ESMA is of the opinion that the minimum of transparency towards all investors in a UCITS entails observing the following operational principles:
Information about existing classes of shares should be provided through the UCITS’ prospectus.
A list of classes of shares in the form of readily available information, which should be kept up-to-date, should be provided.
The stress test results should be made available to competent national authorities upon request.
In order to limit the impact on the investors in existing UCITS’ share classes, ESMA allows for all the UCITS’ share classes established prior to 30 January 2017, which do not comply with the provisions of the Opinion, to continue to operate. However, such classes of shares should be closed to investment by new investors by 30 July 2017 and should be closed to additional investment by existing investors by 30 July 2018.
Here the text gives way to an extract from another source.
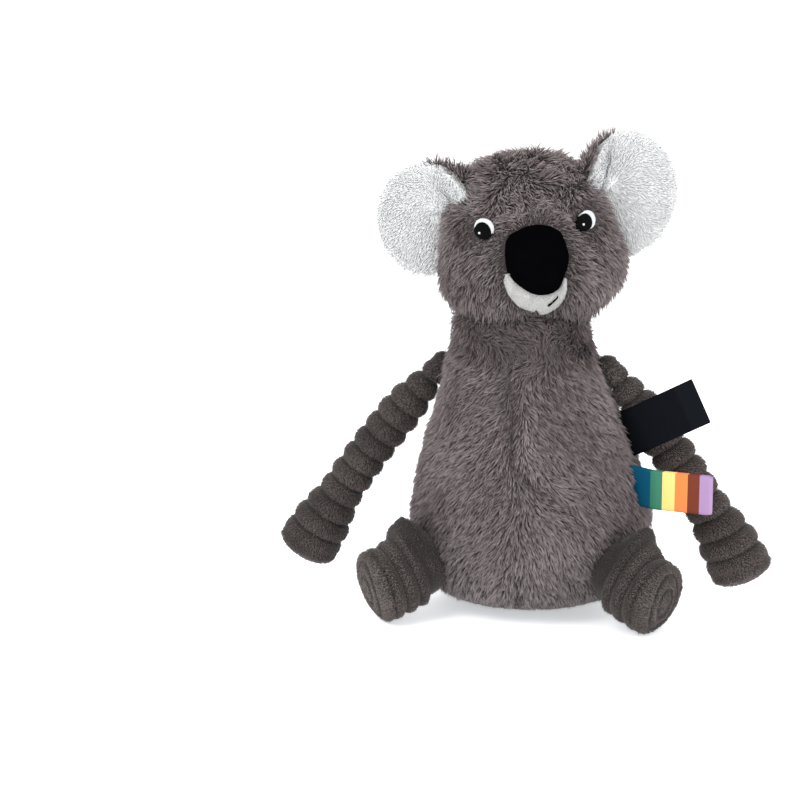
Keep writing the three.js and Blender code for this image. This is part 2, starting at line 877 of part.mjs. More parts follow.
// Moves a piece that points along +X, with +Z as its width, out of the side seam
function sewIn(geometry, height, angle, tilt, length) {
  const seam = seamAngleAt(height);
  const root = besideTorso(seam, height, 0);
  return cut(
    geometry
      .translate(length / 2 - overrun, 0, 0)
      .rotateY(radians(-tilt))
      .rotateZ(radians(angle - 90))
      .translate(...root.toArray()),
    torsoEnvelope(patchGap, 0, fineSegments),
  );
}

function wovenLabel() {
  const strip = new THREE.BoxGeometry(labelLength, labelThickness, labelWidth);
  return sewIn(strip, labelHeight, labelAngle, labelTilt, labelLength);
}

// The ribbon tab: a strip folded double, with a round fold at its outer end
function ribbonTab() {
  const half = ribbonLoopGap / 2 + ribbonThickness;
  const straight = ribbonLength / 2 - half;
  const loop = new THREE.Shape();
  loop.moveTo(-ribbonLength / 2, -half);
  loop.lineTo(straight, -half);
  loop.absarc(straight, 0, half, -Math.PI / 2, Math.PI / 2, false);
  loop.lineTo(-ribbonLength / 2, half);
  loop.lineTo(-ribbonLength / 2, ribbonLoopGap / 2);
  loop.lineTo(straight, ribbonLoopGap / 2);
  loop.absarc(straight, 0, ribbonLoopGap / 2, Math.PI / 2, -Math.PI / 2, true);
  loop.lineTo(-ribbonLength / 2, -ribbonLoopGap / 2);
  loop.closePath();
  const strip = new THREE.ExtrudeGeometry(loop, {
    depth: ribbonWidth,
    bevelEnabled: false,
    curveSegments: limbSegments,
  }).translate(0, 0, -ribbonWidth / 2);
  return sewIn(strip, ribbonHeight, ribbonAngle, 0, ribbonLength);
}

// Colours and finishes
const finishes = {
  fur: { color: 0x746b6a, roughness: 0.95 },
  corduroy: { color: 0x4b4442, roughness: 0.9 },
  whitePlush: { color: 0xd9d9d9, roughness: 0.95 },
  velvet: { color: 0x0b0b0c, roughness: 0.85 },
  whiteFelt: { color: 0xd2d1d0, roughness: 0.9 },
  whiteThread: { color: 0xe6e6e6, roughness: 0.6 },
  blackThread: { color: 0x101012, roughness: 0.5 },
  filling: { color: 0xf2f0ea, roughness: 1 },
  pelletCloth: { color: 0xe4e0d4, roughness: 0.9 },
  satin: { color: 0x11151b, roughness: 0.45 },
  ribbon: { color: 0xd8a23c, roughness: 0.5 },
};

const group = new THREE.Group();

function add(name, geometry, finish) {
  const mesh = new THREE.Mesh(geometry, new THREE.MeshStandardMaterial(finishes[finish]));
  mesh.name = name;
  group.add(mesh);
}

// The body's panels, cut where the limbs turn in it
const sockets = [leftArm, rightArm, leftLeg, rightLeg].map(rootPocket);
const dishes = [leftArm, rightArm].map(shoulderDish);
for (const panel of torsoPanels) {
  add(panel.name, cut(torsoPanel(panel), ...sockets, ...dishes), 'fur');
}
add('torso_base', torsoBase(), 'fur');
add('torso_stuffing', cut(torsoStuffing(), ...sockets, ...dishes), 'filling');
add('pellet_bag', pelletBag(0, 0), 'pelletCloth');

// The head and the face
const head = headPanels();
add('head_crown', head.crown, 'fur');
add('head_left_side', head.left, 'fur');
add('head_right_side', head.right, 'fur');
add('head_stuffing', headStuffing(), 'filling');
add('nose', poseHead(nose()), 'velvet');
add('lower_lip', poseHead(lip()), 'whiteFelt');
add('mouth_stitch', poseHead(mouth()), 'blackThread');
for (const [name, side] of [['left', 1], ['right', -1]]) {
  const { black, white } = eye(side);
  add(`${name}_eye_black`, poseHead(black), 'blackThread');
  add(`${name}_eye_white`, poseHead(white), 'whiteThread');
  const { inner, back } = ear(side);
  add(`${name}_ear_inner`, inner, 'whitePlush');
  add(`${name}_ear_back`, back, 'fur');
}

// The limbs: two sewn halves round a filling
for (const [name, shape] of [['left', leftArm], ['right', rightArm]]) {
  const ahead = Math.sign(shape.out.x);
  add(`${name}_arm_front`, limbHalf(shape, ahead), 'corduroy');
  add(`${name}_arm_back`, limbHalf(shape, -ahead), 'corduroy');
  add(`${name}_arm_stuffing`, limbStuffing(shape), 'filling');
}
for (const [name, shape] of [['left', leftLeg], ['right', rightLeg]]) {
  const inward = Math.sign(shape.out.x);
  add(`${name}_leg_inner`, limbHalf(shape, inward), 'corduroy');
  add(`${name}_leg_outer`, limbHalf(shape, -inward), 'corduroy');
  add(`${name}_leg_stuffing`, limbStuffing(shape), 'filling');
}

// The bare black label and the striped ribbon tab
add('woven_label', wovenLabel(), 'satin');
add('ribbon_tab', ribbonTab(), 'ribbon');

export default group;
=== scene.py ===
# A seated plush koala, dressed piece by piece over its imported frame.
# Metres, +Z up, and the toy faces -Y. Its own left side is +X.

# %% [markdown]
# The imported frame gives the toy's bodies, joints and solids at their real size. Everything
# below is soft goods, so almost every solid is replaced by a fuller form with its pile on.

import json
import math
from functools import partialmethod
from types import SimpleNamespace

import bpy
import numpy as np
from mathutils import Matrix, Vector


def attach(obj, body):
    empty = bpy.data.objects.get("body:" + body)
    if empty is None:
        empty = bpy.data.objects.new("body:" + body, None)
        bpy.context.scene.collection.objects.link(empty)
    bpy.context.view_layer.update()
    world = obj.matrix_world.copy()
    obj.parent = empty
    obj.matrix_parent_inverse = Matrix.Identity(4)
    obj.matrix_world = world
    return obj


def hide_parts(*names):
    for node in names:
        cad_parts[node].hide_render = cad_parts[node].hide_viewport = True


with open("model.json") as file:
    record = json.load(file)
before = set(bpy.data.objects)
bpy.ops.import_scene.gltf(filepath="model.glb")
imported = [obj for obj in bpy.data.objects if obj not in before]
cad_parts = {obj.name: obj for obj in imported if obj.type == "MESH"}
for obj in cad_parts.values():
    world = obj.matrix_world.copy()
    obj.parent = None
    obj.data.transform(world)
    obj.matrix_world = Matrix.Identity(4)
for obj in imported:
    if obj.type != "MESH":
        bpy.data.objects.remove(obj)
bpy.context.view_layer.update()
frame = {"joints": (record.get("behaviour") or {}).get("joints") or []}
scene = bpy.context.scene
mm = 0.001
joints = {joint["name"]: joint for joint in frame["joints"]}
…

As a preliminary note, the Opinion applies only to Luxembourg UCITS. As a consequence, other types of investment funds in Luxembourg, such as the reserved alternative investment fund (RAIF) or the specialized investment fund (SIF), need not comply with these requirements.
The Luxembourg supervisory authority, the Commission de Surveillance Secteur Financier (CSSF), issued, on 13 February 2017, Press Release 17/06 in relation to the Opinion.
Per the press release, the CSSF expects UCITS to take the necessary measures to comply with the transitional provisions set forth in the Opinion.
In addition, new classes of shares of UCITS must, moving forward, comply with the common principles set out in the Opinion.
It should be noted that although the Opinion mainly references the use of derivatives to highlight the impact that the specific characteristics of a class of shares may have on another class of shares, a class of shares may have other characteristics that, although not mentioned in the Opinion, may not comply with the provisions.
As a consequence, UCITS (or their management companies) must review the characteristics of the classes of shares that are offered to ensure that they comply with the requirements of the Opinion.